This Repo contains Code and trained Models for the Paper Mastering Zero-Shot Interactions in Cooperative and Competitive Simultaneous Games
Interpretation of Albatross by Midjourney
Training architecture of the proxy and response models of Albatross. Both models are trained via planning-augmented self-play using fixed-depth search and are conditioned on one (proxy model) or multiple (response model) temperatures tau that are drawn from a distribution p(tau). The response model uses the trained proxy model to compute the Smooth Best Response Logit Equilibrium (SBRLE).
This repository contains Git-submodules, which need to be initialized after cloning.
git clone https://github.com/ymahlau/albatross.git
cd albatross
git submodule init
git submodule update --init --recursive
Firstly, it is necessary to compile the c++ modules as most algorithms and game dynamics are implemented in that language. For this purpose, you need a g++ compiler on your system (for C++ version 11).
# Windows
cd src/cpp/alglib
cmd < compile.bat
cd ..
cmd < compile.bat
# Linux
cd src/cpp/alglib
sh compile.sh
cd ..
sh compile.sh
This may take a while
mamba env create -f environment.yml
mamba env update -f environment.yml
mamba activate battlesnake-rl
pip uninstall pytorch
mamba install pytorch-cuda==11.7 cudatoolkit pytorch==2.0.1 torchvision -c pytorch -c nvidia
mamba activate battlesnake-rl
- overcooked_ai_py: Overcooked Environment from (Carrol et al.).

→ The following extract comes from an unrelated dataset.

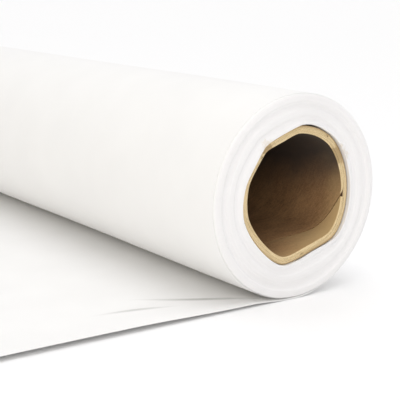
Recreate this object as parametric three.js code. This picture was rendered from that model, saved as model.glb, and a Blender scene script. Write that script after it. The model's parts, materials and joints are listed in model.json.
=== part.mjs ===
// A roll of white background paper wound on a spiral cardboard core, lying on the floor with
// some of its paper pulled off the bottom of the roll.
//
// Frame: millimetres, X along the core, +Z up, the loose paper runs off towards -Y.
// Origin: on the floor, straight under the roll's axis, halfway along its width.
import * as THREE from 'three';

// ---- Roll ----
const paperWidth = 660;          // the paper's cut width
const rollRadius = 48.5;         // outside of the outermost turn
const paperThickness = 0.2;
const turnClearance = 0.3;       // between the outermost turn and the turns inside it

// ---- Loose sheet ----
const sheetLength = 280;         // from the roll's contact line to the free end, along the paper
const contactRun = 3;            // how far the sheet reaches under the roll past its lowest line
const curlLength = 60;           // the last stretch, which still lifts off the floor
const curlRadius = 180;
const sheetGap = 0.3;            // between the sheet and the roll's outermost turn

// ---- Core ----
const boreRadius = 28.9;         // clear of the dents; its girth is that of a round 57 mm bore
const coreWall = 3.5;
const plyCount = 5;
const glueLine = 0.2;            // between one ply and the next
const plyPitch = 96;             // along the core, for one turn of a ply
const seamGap = 0.8;             // along the core, between the edges of a ply's neighbouring turns
const firstSeamAngle = 357.5;    // where the liner's seam meets the right-hand end
const seamStagger = 140;         // from one ply's seam to the next ply's, in degrees round the core
const tipWidth = 2;              // the narrowest that a ply's pointed end is cut
const closedPly = 1;             // the ply whose butted edges are glued shut: a plain tube
const coreRecess = 1.5;          // how far each end of the core lies inside the paper's edge
const coreShiftY = 0.4;          // the core's centre, from the roll's axis
const coreShiftZ = 0.4;

// The core is pressed out of round: each dent is soft, deepest at its middle angle.
const dents = [
  { middle: 291, reach: 34, depth: 2.5 },
  { middle: 228, reach: 28, depth: 0.9 },
  { middle: 113, reach: 24, depth: 1.0 },
  { middle: 30, reach: 30, depth: 0.4 },
];

// ---- Tape that holds the paper's inner end on the core ----
const tapeThickness = 0.3;
const tapeGap = 0.3;             // above and below the tape
const tapeWidth = 50;            // along the core
const tapeStartAngle = 60;       // where each tape starts round the core, in degrees
const tapeSweep = 45;
const tapeInset = 40;            // from the paper's edge to the end tapes

// ---- Facets ----
const coreStep = 15;             // degrees
const rollStep = 5;

const plyThickness = (coreWall - (plyCount - 1) * glueLine) / plyCount;
const coreRadius = boreRadius + coreWall;
const coreLength = paperWidth - 2 * coreRecess;
const packInnerRadius = coreRadius + tapeGap + tapeThickness + tapeGap;
const packOuterRadius = rollRadius - paperThickness - turnClearance;

const radians = THREE.MathUtils.degToRad;
const degrees = THREE.MathUtils.radToDeg;

const kraft = (color, roughness) => new THREE.MeshStandardMaterial({ color, roughness, metalness: 0 });
const paper = () => new THREE.MeshStandardMaterial({ color: 0xf3f2f0, roughness: 0.6, metalness: 0 });
const tape = () => new THREE.MeshStandardMaterial({ color: 0xd9c89c, roughness: 0.45, metalness: 0 });

function mesh(name, geometry, material) {
  const piece = new THREE.Mesh(geometry, material);
  piece.name = name;
  return piece;
}

// Angles from first to last, both included, in steps no larger than step.
function angles(first, last, step) {
  const count = Math.ceil((last - first) / step - 1e-9);
  return Array.from({ length: count + 1 }, (_, i) => first + ((last - first) * i) / count);
}

// ---- Sections, as points (y, z) round a centre ----

function dentDepth(angle) {
  return dents.reduce((sum, { middle, reach, depth }) => {
    const away = Math.abs(((angle - middle + 540) % 360) - 180) / reach;
    return away < 1 ? sum + depth * Math.cos((away * Math.PI) / 2) ** 2 : sum;
  }, 0);
}

function corePoint(radius, angle) {
  const turned = ((angle % 360) + 360) % 360;
  const r = radius - dentDepth(turned);
  return new THREE.Vector2(r * Math.cos(radians(turned)), r * Math.sin(radians(turned)));
}

function roundPoint(radius, angle) {
  return new THREE.Vector2(radius * Math.cos(radians(angle)), radius * Math.sin(radians(angle)));
}

// A band between two outlines: out along the outer one, back along the inner one.
function band(outer, inner) {
  return new THREE.Shape([...outer, ...inner.slice().reverse()]);
}

// A section of (y, z) points, drawn out along X and centred at x.
function alongX(shape, length, x = 0) {
  const geometry = new THREE.ExtrudeGeometry(shape, { depth: length, bevelEnabled: false });
  const turn = new THREE.Matrix4().makeBasis(
    new THREE.Vector3(0, 1, 0), new THREE.Vector3(0, 0, 1), new THREE.Vector3(1, 0, 0));
  return geometry.applyMatrix4(turn).translate(x - length / 2, 0, 0);
}

// ---- Core ply: a strip wound as a helix, cut off square at both ends of the core ----

function plyGeometry(innerRadius, seamAngle) {
  const half = coreLength / 2;
  const lowEdge = (angle) => half + (plyPitch * (angle - seamAngle)) / 360;
  const highEdge = (angle) => lowEdge(angle) + plyPitch - seamGap;
  const sections = [];
  const lastTurn = Math.ceil(coreLength / plyPitch) + 2;
  for (let angle = -360 * lastTurn; angle < 720; angle += coreStep) {
    const low = Math.max(-half, lowEdge(angle));
    const high = Math.min(half, highEdge(angle));
    if (high - low < tipWidth) continue;
    const inside = corePoint(innerRadius, angle);
    const outside = corePoint(innerRadius + plyThickness, angle);
    sections.push([[low, inside], [high, inside], [high, outside], [low, outside]]);
  }
  const position = sections.flat().flatMap(([x, point]) => [x, point.x, point.y]);
  const index = [];
  const quad = (a, b, c, d) => index.push(a, b, c, a, c, d);
  for (let i = 0; i + 1 < sections.length; i++) {
    const near = 4 * i;
    const far = near + 4;
    for (let side = 0; side < 4; side++) {
      const next = (side + 1) % 4;
      quad(near + side, near + next, far + next, far + side);
    }
  }
  const end = 4 * (sections.length - 1);
  quad(0, 3, 2, 1);
  quad(end, end + 1, end + 2, end + 3);
  const geometry = new THREE.BufferGeometry();
  geometry.setAttribute('position', new THREE.Float32BufferAttribute(position, 3));
  geometry.setIndex(index);
  return geometry;
}

// A ply whose seam is closed has no edges left: it is a tube, cut off square.
function closedPlyGeometry(innerRadius) {
  const outline = (radius) => angles(0, 360 - coreStep, coreStep).map((angle) => corePoint(radius, angle));
  const section = new THREE.Shape(outline(innerRadius + plyThickness));
  section.holes.push(new THREE.Path(outline(innerRadius)));
  return alongX(section, coreLength);
}

function plyName(i) {
  if (i === 0) return 'core_liner';
  return i === plyCount - 1 ? 'core_outer_ply' : `core_ply_${i + 1}`;
}

function corePlies() {
  return Array.from({ length: plyCount }, (_, i) => {
    const radius = boreRadius + i * (plyThickness + glueLine);
    const color = i === plyCount - 1 ? 0xb3905f : 0xa9825a;
    const geometry = i === closedPly
      ? closedPlyGeometry(radius)
      : plyGeometry(radius, firstSeamAngle + i * seamStagger);
    return mesh(plyName(i), geometry, kraft(color, 0.9));
  });
}

// ---- Tape ----

function tapes() {
  const radius = coreRadius + tapeGap;
  const sweep = angles(tapeStartAngle, tapeStartAngle + tapeSweep, coreStep);
  const section = band(sweep.map((angle) => corePoint(radius + tapeThickness, angle)),
    sweep.map((angle) => corePoint(radius, angle)));
  const reach = paperWidth / 2 - tapeInset - tapeWidth / 2;
  return [['left', -reach], ['middle', 0], ['right', reach]].map(([place, x]) =>
    mesh(`start_tape_${place}`, alongX(section, tapeWidth, x), tape()));
}

// ---- Paper ----

// The wound turns, as one sleeve: round outside, following the core's outline inside.
function woundPaper() {
  const outline = new THREE.Shape(angles(0, 360 - rollStep, rollStep)
    .map((angle) => roundPoint(packOuterRadius, angle)));
  const shift = new THREE.Vector2(coreShiftY, coreShiftZ);
  outline.holes.push(new THREE.Path(angles(0, 360 - coreStep, coreStep)
    .map((angle) => corePoint(packInnerRadius, angle).add(shift))));
  return mesh('wound_paper', alongX(outline, paperWidth), paper());
}

// The outermost turn: from the contact line up the +Y side, over the top and down the -Y side,
// ending where it would meet the sheet that leaves under it.
function outerWrap() {
  const first = -90 + degrees(Math.asin((contactRun + sheetGap) / rollRadius));
  const last = 270 - degrees(Math.acos(1 - (paperThickness + sheetGap) / rollRadius));
  const sweep = angles(first, last, rollStep);
  const section = band(sweep.map((angle) => roundPoint(rollRadius, angle)),
    sweep.map((angle) => roundPoint(rollRadius - paperThickness, angle)));
  return mesh('outer_wrap', alongX(section, paperWidth), paper());
}

// The paper on the floor: flat, then lifting in one arc towards its free end.
function looseSheet() {
  const flatEnd = -(sheetLength - curlLength);
  const bend = degrees(curlLength / curlRadius);
  const lift = (angle, radius) => new THREE.Vector2(
    flatEnd - radius * Math.sin(radians(angle)), curlRadius - radius * Math.cos(radians(angle)));
  const sweep = angles(0, bend, rollStep);
  const under = [new THREE.Vector2(contactRun, 0), ...sweep.map((angle) => lift(angle, curlRadius))];
  const over = [new THREE.Vector2(contactRun, paperThickness),
    ...sweep.map((angle) => lift(angle, curlRadius - paperThickness))];
  return mesh('loose_sheet', alongX(band(over, under), paperWidth), paper());
}

// ---- Assembly ----

const core = new THREE.Group();
core.position.set(0, coreShiftY, coreShiftZ);
core.add(...corePlies(), ...tapes());

const roll = new THREE.Group();
roll.position.set(0, 0, rollRadius);
roll.add(core, woundPaper(), outerWrap());

const backdropRoll = new THREE.Group();
backdropRoll.add(roll, looseSheet());

export default backdropRoll;
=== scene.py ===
import json
import math

import bmesh
import bpy
import numpy as np
from mathutils import Euler, Matrix, Vector


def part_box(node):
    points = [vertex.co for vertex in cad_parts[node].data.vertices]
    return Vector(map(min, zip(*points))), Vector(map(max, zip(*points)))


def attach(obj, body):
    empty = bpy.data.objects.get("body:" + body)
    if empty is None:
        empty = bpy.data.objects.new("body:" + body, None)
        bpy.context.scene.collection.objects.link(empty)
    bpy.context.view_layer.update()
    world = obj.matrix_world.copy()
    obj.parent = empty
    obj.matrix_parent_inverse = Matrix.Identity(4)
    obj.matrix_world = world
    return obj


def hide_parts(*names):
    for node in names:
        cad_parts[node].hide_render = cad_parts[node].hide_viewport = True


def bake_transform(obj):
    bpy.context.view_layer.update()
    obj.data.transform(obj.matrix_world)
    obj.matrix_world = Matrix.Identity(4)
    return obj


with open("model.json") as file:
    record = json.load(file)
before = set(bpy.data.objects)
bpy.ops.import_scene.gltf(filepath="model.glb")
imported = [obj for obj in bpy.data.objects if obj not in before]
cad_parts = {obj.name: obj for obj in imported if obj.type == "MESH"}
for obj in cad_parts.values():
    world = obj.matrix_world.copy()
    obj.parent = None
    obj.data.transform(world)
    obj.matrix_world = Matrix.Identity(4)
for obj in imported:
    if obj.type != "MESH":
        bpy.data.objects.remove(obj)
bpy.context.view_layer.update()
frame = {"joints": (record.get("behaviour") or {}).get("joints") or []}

# ---- Camera ----
# A long lens stands level with the roll's right-hand end, a little above it and in front, so that
# the round end fills the right of the view and the roll runs away to the left.
wrap_low, wrap_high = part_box("outer_wrap")
paper_half_width = wrap_high.x
roll_radius = (wrap_high.y - wrap_low.y) / 2
axis_height = next(j["pos_m"][2] for j in frame["joints"] if j["name"] == "roll_turn")
right_rim = Vector((paper_half_width, 0, axis_height))

camera_from_rim = Vector((0.3685, -0.3218, 0.1036))
camera_elevation = math.radians(12.2)
camera_azimuth = math.radians(54.25)
camera_roll = math.radians(0.72)

camera = bpy.data.objects.new("camera", bpy.data.cameras.new("camera"))
camera.data.lens = 96.7
camera.data.clip_end = 20
aim = Euler((math.pi / 2 - camera_elevation, 0, camera_azimuth)).to_matrix()
aim = aim @ Matrix.Rotation(camera_roll, 3, "Z")
camera.matrix_world = Matrix.Translation(right_rim + camera_from_rim) @ aim.to_4x4()
bpy.context.scene.collection.objects.link(camera)
bpy.context.scene.camera = camera


# ---- Studio: a pale floor, a white surround and five broad, soft lights ----
# Most of the light comes evenly from all round and from above, and a soft box stands in front of
# the roll's right-hand end. Value and Graph build every node tree, here and further down.

class Value:
    """A node's output. Arithmetic on it adds Math nodes to its tree."""

    def __init__(self, graph, socket):
        self.graph = graph
        self.socket = socket

    def out(self, name):
        return Value(self.graph, self.socket.node.outputs[name])

    def out_at(self, index):
        return Value(self.graph, self.socket.node.outputs[index])

    def math(self, operation, *others):
        inputs = dict(enumerate((self, *others)))
        return self.graph.node("ShaderNodeMath", {"operation": operation}, inputs)

    def __add__(self, other):
        return self.math("ADD", other)

    def __sub__(self, other):
        return self.math("SUBTRACT", other)

    def __mul__(self, other):
        return self.math("MULTIPLY", other)

    def __truediv__(self, other):
        return self.math("DIVIDE", other)

    def __rsub__(self, other):
        return (self * -1) + other

    __radd__ = __add__
    __rmul__ = __mul__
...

Used for comparison with our internal C++ Implementation of Overcooked
- scripts: Python Scripts for generating training configs, tournament evaluations and plots of the results
- imp_env: Unused, RL-Environment for infrastructure management (https://github.com/moratodpg/imp_marl)

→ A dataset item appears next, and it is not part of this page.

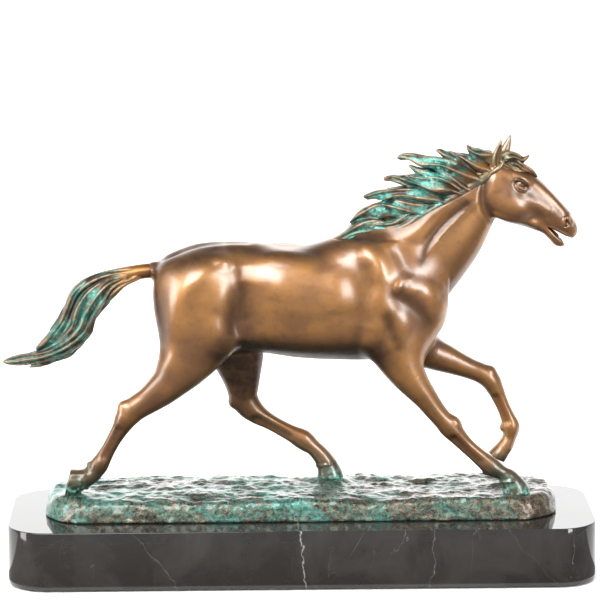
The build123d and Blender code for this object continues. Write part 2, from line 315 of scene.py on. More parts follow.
# Stations: x, y, z, radius in the side view, half width. Outside these tables and the locks of the mane,
# the half width is left out where it is the same as the radius.
BARREL = [(-62, 0, 189.5, 36, 26), (-45, 0, 191.5, 35, 24), (-28, 0, 190.2, 33.8, 25),
    (0, 0, 186.4, 34.7, 28), (22, 0, 188.2, 37.6, 27), (40, 0, 188.9, 38.9, 25), (60, 0, 186.5, 36, 24)]
NECK_FORM = [(52, 0, 200, 38, 20), (68, 0, 211, 36, 17.5), (84, 0, 223, 31, 15), (99, 0, 235.5, 25.5, 13),
    (111, 0, 248.5, 19.5, 11), (121, 0, 259.5, 15.5, 10), (129, 0, 267, 12.5, 9.3)]
RIGHT_FORE = [(58, -16, 178, 22, 11), (63, -17.5, 160, 17.5, 11), (70, -18, 144, 13, 10),
    (77, -18, 133, 10, 8.6), (84, -18, 124, 8, 7.4), (91, -18, 114.5, 6.8, 6.4), (96.5, -18, 108, 6.5, 6.2),
    (101.5, -18, 102.5, 7.1, 6.4), (106.5, -18, 96.5, 5.9, 5.4), (112, -18, 90.5, 5.1, 4.4),
    (118.5, -18, 84.3, 5.0, 4.3), (125, -18, 78.6, 5.5, 4.7), (130.5, -18, 74.2, 6.1, 5.4),
    (137.5, -18, 70, 4.6, 4.6), (143, -18, 66, 5.6, 5.8)]
LEFT_FORE = [(62, 16, 172, 20, 11), (76, 17, 157, 15.5, 10.5), (90, 17.5, 147.5, 11, 9),
    (101, 18, 142.5, 9, 7.6), (110, 18, 138.6, 7.4, 6.8), (118.5, 18, 135, 6.4, 6.2),
    (126, 18, 131.8, 6.4, 6.3), (131, 18, 128, 6.4, 6.4), (134.2, 18, 122.5, 5.4, 5.6),
    (137.5, 18, 115.5, 4.4, 4.5), (140.8, 18, 108, 4.0, 4.1), (144, 18, 100.5, 4.4, 4.4),
    (146, 18, 94, 5.6, 5.2), (145.2, 18, 87, 4.1, 4.4), (142.5, 18, 80.5, 4.6, 5.0)]
RIGHT_HIND = [(-66, -15, 186, 30, 14), (-70, -16, 168, 25, 14), (-78, -16.5, 151, 18.5, 13),
    (-87, -16.5, 137.8, 13, 10.5), (-96, -16.5, 129, 10.6, 8.6), (-104.5, -16.5, 122.5, 8.8, 7.2),
    (-113, -16.5, 117, 8.2, 6.6), (-118.5, -16.5, 111.5, 7.6, 6.4), (-122.8, -16.5, 104, 5.6, 5.4),
    (-127, -16.5, 97, 4.7, 4.6), (-131.5, -16.5, 89, 4.5, 4.4), (-135.3, -16.5, 82.3, 5.1, 4.8),
    (-138.5, -16.5, 77.3, 6.0, 5.4), (-142, -16.5, 72, 5.0, 4.8), (-147, -16.5, 68.6, 5.4, 5.8)]
LEFT_HIND = [(-56, 15, 182, 28, 14), (-49, 16.5, 164, 22, 14), (-43.6, 17.5, 148, 17.4, 12.5),
    (-41.2, 18, 135, 13.2, 10.2), (-40, 18, 125, 10.4, 8.4), (-39.3, 18, 117, 8.8, 7),
    (-35.5, 18, 110, 7.8, 6.6), (-29, 18, 104, 6, 5.6), (-22, 18, 99.6, 4.7, 4.7),
    (-13.5, 18, 94.6, 4.5, 4.4), (-5.5, 18, 90.2, 5, 4.7), (2, 18, 86, 6.2, 5.4), (8.5, 18, 80.8, 4.8, 4.8),
    (14, 18, 75, 5.2, 5.2), (17.5, 18, 70, 5.8, 5.8)]


def pair(clay, stations, **how):
    """The same tube on both sides."""
    tube(clay, stations, both=True, **how)


def trunk_forms(clay):
    tube(clay, BARREL, k=0, gap=5, inner=6)
    pair(clay, [(-54, -10, 174, 8), (-28, -14, 171, 8), (0, -16, 170, 9), (40, -15, 170, 9),
        (66, -12, 170, 9)], k=12, gap=6)
    tube(clay, NECK_FORM, k=16, gap=4, inner=4)
    tube(clay, [(-82, 0, 207, 9), (-93, 0, 209.4, 6.6, 6.4), (-104, 0, 209.4, 5.4, 5.2)], k=4)
    balls(clay, [
        # Croup, haunch and hamstrings.
        ((-64, -11, 203), (28, 15, 20), 10, -10), ((-66, -15, 193), (25, 16.5, 30), 5, 10),
        ((-70, -15, 172), (21, 15, 22), 7, 30), ((-84, -10, 190), (15, 13, 27), 9, 8),
        # Shoulders and chest.
        ((56, -14, 202), (18, 12, 30), 10, 20), ((70, -12, 190), (17, 12, 19), 8),
        ((81, -8, 179), (16, 13, 24), 8, -10), ((75, -9, 161), (13, 13, 15), 8),
    ], both=True)


# Soft grooves of the trunk, and ridges, whose depth is negative: path in the side view, width, depth.
GROOVES = [
    ([(-42, 216), (-41, 205), (-42, 190), (-47, 172), (-55, 158)], 8.5, 2.2),
    ([(-35, 206), (-36, 190), (-40, 166)], 11, 2.4),
    ([(37, 222), (40, 209), (42, 196), (39, 176)], 9, 1.5),
    ([(60, 200), (69, 192), (77, 185), (88, 174)], 6.5, 1.7),
    ([(56, 185), (59, 175), (64, 162)], 4, 0.9),
    ([(113, 259), (104, 250), (95, 241), (87, 232), (80, 220)], 4.2, 1.6),
    ([(62, 230), (68, 219), (73, 207)], 6, 1.3),
    ([(6, 205), (3, 190), (4, 172)], 10, 0.6),
    ([(122, 260), (110, 249), (98, 238), (90, 227), (81, 214)], 2.3, -0.9),
    ([(124, 270), (106, 259), (90, 250), (78, 238), (60, 228)], 6.5, -2.2),
    ([(-50, 221), (-65, 213), (-76, 205), (-81, 194), (-83, 182), (-81, 166)], 7.5, -2.0),
    ([(38, 223), (52, 220), (53, 203), (47, 186), (53, 171)], 6, -1.1),
    ([(72, 203), (84, 199), (95, 192)], 6.5, -1.3),
    ([(80, 198), (88, 188), (93, 178)], 6.5, -1.0),
    ([(-14, 216), (-15, 205), (-17, 194)], 9, -0.7),
    ([(20, 216), (24, 202), (25, 184)], 9, -1.1),
    ([(62, 203), (68, 200)], 5, -0.9),
]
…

- test: Extensive Unittests. Mirrors the folder structure of src
- trained_models/bc_state_dicts: trained pytorch models / behavior cloning agents
- src:
- agent: Interface and implementation of agents playing a game
- analysis: GUI for displaying neural network predictions in the game of Battlesnake
- cpp: C++ Library for Battlesnake/Overcooked game and various game theoretic algorithms
- depth: Code for parallel evaluation of different tree search depths
- equilibria: Python interface for game theoretic algorithms. Internally calls the C++ code.
- game: Game interface
- battlesnake: BattleSnake game
- normal_form: Normal form games and random initialization
- overcooked: Game of Overcooked implemented in C++
- overcooked_slow: Original implementation of Overcooked in Python, same game dynamics
- misc: Various code snippets for multiprocessing, plotting or training
- modelling: Maximum likelihood estimation interface, internally calls C++ library
- network: Neural Network Architectures, notably ResNet, MobileNetV3 and MobileOne
- search: Interface for different Search algorithms. Notable implementations are MCTS, Fixed Depth Search, Iterative Deepening and SM-OOS. All variants have standard interface for selection, expansion, backup and extraction functions.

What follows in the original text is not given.